* Goal of the exercise: Show all lines holding the string "from".

* Given data:
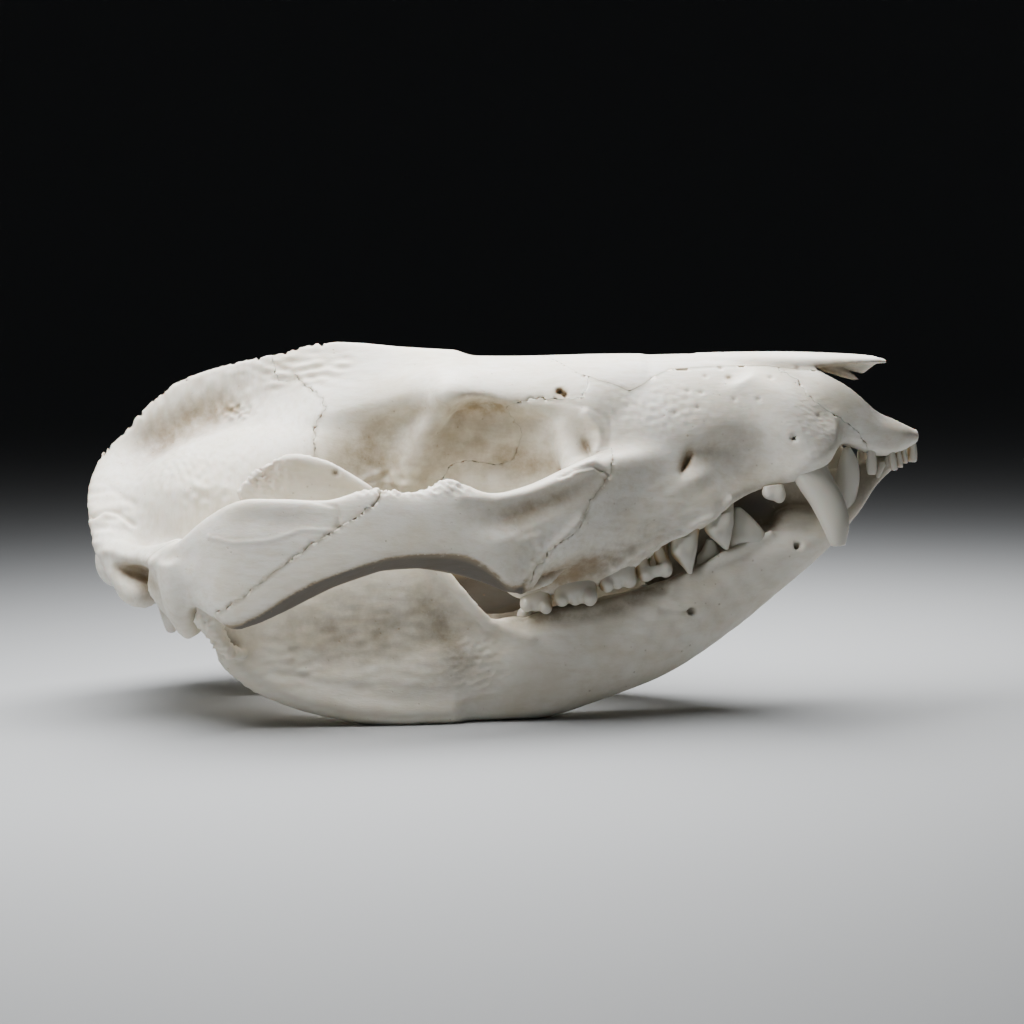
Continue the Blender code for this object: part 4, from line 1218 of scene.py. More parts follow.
    ear_ridge: Strand = Strand(((-60, -15.6, 26.6, 0.8), (-55.5, -17.4, 25.4, 1.1), (-51, -20, 25.4, 1.6),
                                (-47.6, -23.6, 26.4, 1.8)))
    ear_hollow: Knob = Knob((-53.6, -20, 22.4), (4.4, 3.6, 1.5), pitch=-18)
    small_holes: Sequence[Strand] = (
        Strand(((8.2, -13, 50, 0.55), (8.7, -10.2, 49.5, 0.5))),
        Strand(((9.5, -13, 49.2, 0.5), (9.4, -10.2, 49, 0.4))),
        Strand(((44.1, -13, 42.5, 0.55), (44.1, -9.6, 42.5, 0.45))),
    )
    coronal: Suture = Suture([(-38, 62), (-35, 51), (-33, 50.9), (-32.3, 52), (-30.7, 50.3), (-27.8, 48.4),
                              (-27.2, 46.7), (-28.6, 44.7), (-28.8, 42), (-28, 36), (-25, 30), (-23, 25),
                              (-23, 12)], 0.16, 1.6, 3)
    orbit: Suture = Suture([(13.4, 62), (13, 51), (12, 48.6), (8.6, 48.5), (4.6, 48.6), (0.4, 47.3),
                            (1, 46.2), (3, 43.4), (2.3, 41), (1.6, 39), (-1, 38.2), (-5.6, 38.9),
                            (-8, 38.2), (-9.2, 36), (-12, 33.6), (-16, 32), (-23, 31), (-23, 5)], 0.1, 1.8,
                           4)
    muzzle: Suture = Suture([(40.6, 62), (42.3, 52.8), (45.2, 51.2), (46.4, 48.8), (50.2, 46.1),
                             (53.8, 43.9), (56.3, 40.8), (56.6, 20)], 0.1, 1.8, 5)
    cheek: Suture = Suture([(16.6, 60), (16.4, 38.4), (15.6, 36.8), (13.1, 33.7), (12, 31.4), (10.9, 29.3),
                            (7.3, 27.2), (6, 25.6), (4.7, 24.3), (1.8, 19.6), (1, 10)], 0.14, 2.4, 6)
    rear_arch: Suture = Suture([(-15, 60), (-16.4, 37), (-18.6, 34), (-22, 31.9), (-27.6, 28.4),
                                (-34.2, 23.5), (-37.6, 20.8), (-41.4, 18.4), (-44, 10)], 0.08, 3.4, 7)
    notch_seed: int = 11
    notch_first: float = 0.8                 # from the line's start to the first nick
    notch_gap: tuple[float, float] = (0.7, 3.2)          # least distance between nicks, and what chance adds
    notch_deep: tuple[float, float] = (0.3, 0.6)         # least half depth, and what chance adds
    notch_wide: tuple[float, float] = (0.16, 0.34)       # range of half widths
    notch_pitch: tuple[float, float] = (-30.0, 50.0)     # range of slants
    notch_through: float = 3.4               # half length across the crest
    notch_lift: float = 0.35                 # how far above the edge their middles are
    low: Point = (-66.5, -37, 11)
    high: Point = (66.5, 1.2, 59)
    notch_line: Line = ((-26, 56.8), (-30, 56.2), (-35, 55.1), (-43.5, 53.3), (-50.5, 50.8), (-55.2, 47),
                        (-60.5, 41), (-63.5, 37.8))
    relief: Sequence[Stroke | Dent | Rough] = (
        Dent((-46.6, 45.8), (7, 2.8), -0.9, lean=24, near=-9),
        Dent((-54, 41.6), (4, 2.6), -0.9, lean=44, near=-10),
        Dent((-36, 48.6), (4, 1.5), -0.3, lean=20, near=-8),
        Rough((-41.2, -3, 46.4), (2.2, 3, 1.2), 1.1, 0.32, 21),
        Rough((-50, -2, 47), (14, 4, 5), 2.6, 0.12, 22, (0.6, 1, 1.6)),
        Rough((-32, -2, 52.5), (8, 4, 2.5), 1.5, 0.16, 23, (2.4, 1, 0.7)),
        Rough((-48, -14, 38), (12, 8, 6), 1.3, 0.05, 24, (0.8, 1, 3)),
        Dent((-45.4, 35), (4.6, 1.6), 0.5, near=-20),
        Dent((-40, 33.6), (2.4, 1.4), 0.35, near=-20),
        Rough((-45, -16, 34.4), (5, 5, 2.6), 1.7, 0.12, 25),
        Stroke(((-62.6, 30.5), (-60.4, 31.5), (-58.4, 31.3), (-55.8, 29.6)), 0.34, -0.4),
        Stroke(((-62.6, 29.9), (-60.4, 30.8), (-58.4, 30.6), (-56.2, 29)), 0.4, 0.25),
        Stroke(((-63.4, 34), (-60, 34.6), (-56, 32.6)), 0.5, -0.2),
        Rough((-60, -12, 29), (4.5, 8, 6), 2.2, 0.12, 26, (1.6, 1, 0.8)),
        Stroke(((-59.5, 26), (-55.8, 24.9), (-51.3, 25), (-49.1, 25.6)), 0.9, 0.6, near=-26),
        Dent((-55, 19.2), (3, 1.8), 0.6, near=-24),
        Dent((2.6, 38), (5.4, 2.6), -0.7, near=-14),
        *(Dent(spot, (0.32, 0.28), -0.24) for spot in PORES),
        Stroke(((12.6, 46.4), (14.4, 44.2), (14.7, 41.8), (13.6, 39.6), (10.6, 38.2)), 0.7, 0.5, near=-22),
        Stroke(((0.4, 47.3), (4.6, 48.5), (8.6, 48.1), (12.6, 47.4), (14.7, 46.4), (16.2, 45.6),
                (16.4, 43.4), (16, 41), (13.4, 38.9), (9.4, 37.7)), 0.3, -0.1, near=-24),
        Stroke(((2.6, 43.4), *orbit.line[8:14]), 0.3, -0.03, near=-14),
        Dent((3, 32.8), (6.6, 2.5), -0.9, lean=20, near=-31, far=-14),
        Dent((10.4, 35.2), (4.6, 2), -0.6, lean=30, near=-31, far=-14),
        Stroke(((8.3, 37.4), (10.8, 38.2), (13.4, 38.8), (15.4, 38.1), (16, 37.4)), 0.24, -0.4, near=-26),
        Stroke(((-6, 34.9), (-1, 34.4), (4, 35.4), (9, 37.2), (13.6, 39)), 0.9, 0.35, near=-31, far=-14),
        Dent((0, 28.6), (5, 2), 0.3, lean=-10, near=-31, far=-14),
        Rough((4, -24, 28), (5, 5, 3.4), 1.5, 0.06, 27),
        Stroke(((11.6, 31), (9, 28.4), (5, 24.6), (2.6, 20.8)), 0.8, 0.5, near=-26, far=-12),
        Rough((5.4, -20, 23.6), (4, 6, 4), 1.2, 0.1, 28),
        Stroke(((-42.2, 29.6), (-38.8, 28.9), (-34.2, 29.1), (-31.6, 29.8), (-28.9, 30.8), (-23.9, 30.6)),
               0.3, 0.16, near=-38, far=-20),
        Dent((-33, 32.2), (8.6, 2), -0.45, near=-38, far=-20),
        Stroke(((-23.9, 30.6), (-23.4, 32.6), (-24, 34), (-27, 34.8)), 0.3, -0.14, near=-38, far=-20),
        Rough((-13, -30, 36.6), (9, 4, 1), 1, 0.28, 29),
        Dent((37, 40.8), (4.6, 4), -0.6, near=-18),
        Dent((31.2, 40.6), (3, 1.5), -0.6, lean=12, near=-18),
        Dent((28.8, 36.4), (2.4, 1.2), 0.5, lean=20, near=-18),
        Dent((43.4, 44.4), (4.6, 4), 0.7, lean=-35, near=-16),
        Dent((47.6, 39.6), (2.6, 1.8), 0.4, near=-16),
        Stroke(((51, 46), (56, 44), (62, 42.8)), 1.2, 0.2, near=-12),
        Rough((24, -14, 47), (9, 8, 4), 1.3, 0.045, 30),
        Rough((47, -9, 43), (6, 6, 5), 0.8, 0.035, 31, (1.3, 1, 0.9)),
        Dent((11.6, 22.9), (8, 2.5), -1.3, lean=21, near=-24),
        Dent((6.6, 21.4), (2.6, 1.8), -0.7, lean=40, near=-24),
        Rough((22, -14, 31), (12, 6, 5), 1.6, 0.04, 32, (3, 1, 0.8)),
        Rough((20, -14, 24.6), (16, 6, 4), 1.1, 0.09, 33),
        Stroke(((17, 23.2), (21.3, 26.2), (24.6, 27.5), (27.4, 28.2), (29.4, 29.8), (32.4, 30.8),
                (34.6, 33.2)), 0.5, 0.5, near=-18),
        Rough((-17, -7, 35.4), (5, 5, 2.2), 2, 0.2, 34),
        Rough((0, -8, 40), (9, 5, 7), 5, 0.1, 35),
        Stroke(((-26, 33), (-21, 36.2), (-18, 37.4)), 0.4, 0.3, near=-14),
        Stroke(((-23, 34), (-18.5, 35.6), (-15, 35.2)), 0.4, 0.3, near=-14),
    )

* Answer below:
Continue the Blender code for this object: part 4, from line 1218 of scene.py. More parts follow.
    notch_first: float = 0.8                 # from the line's start to the first nick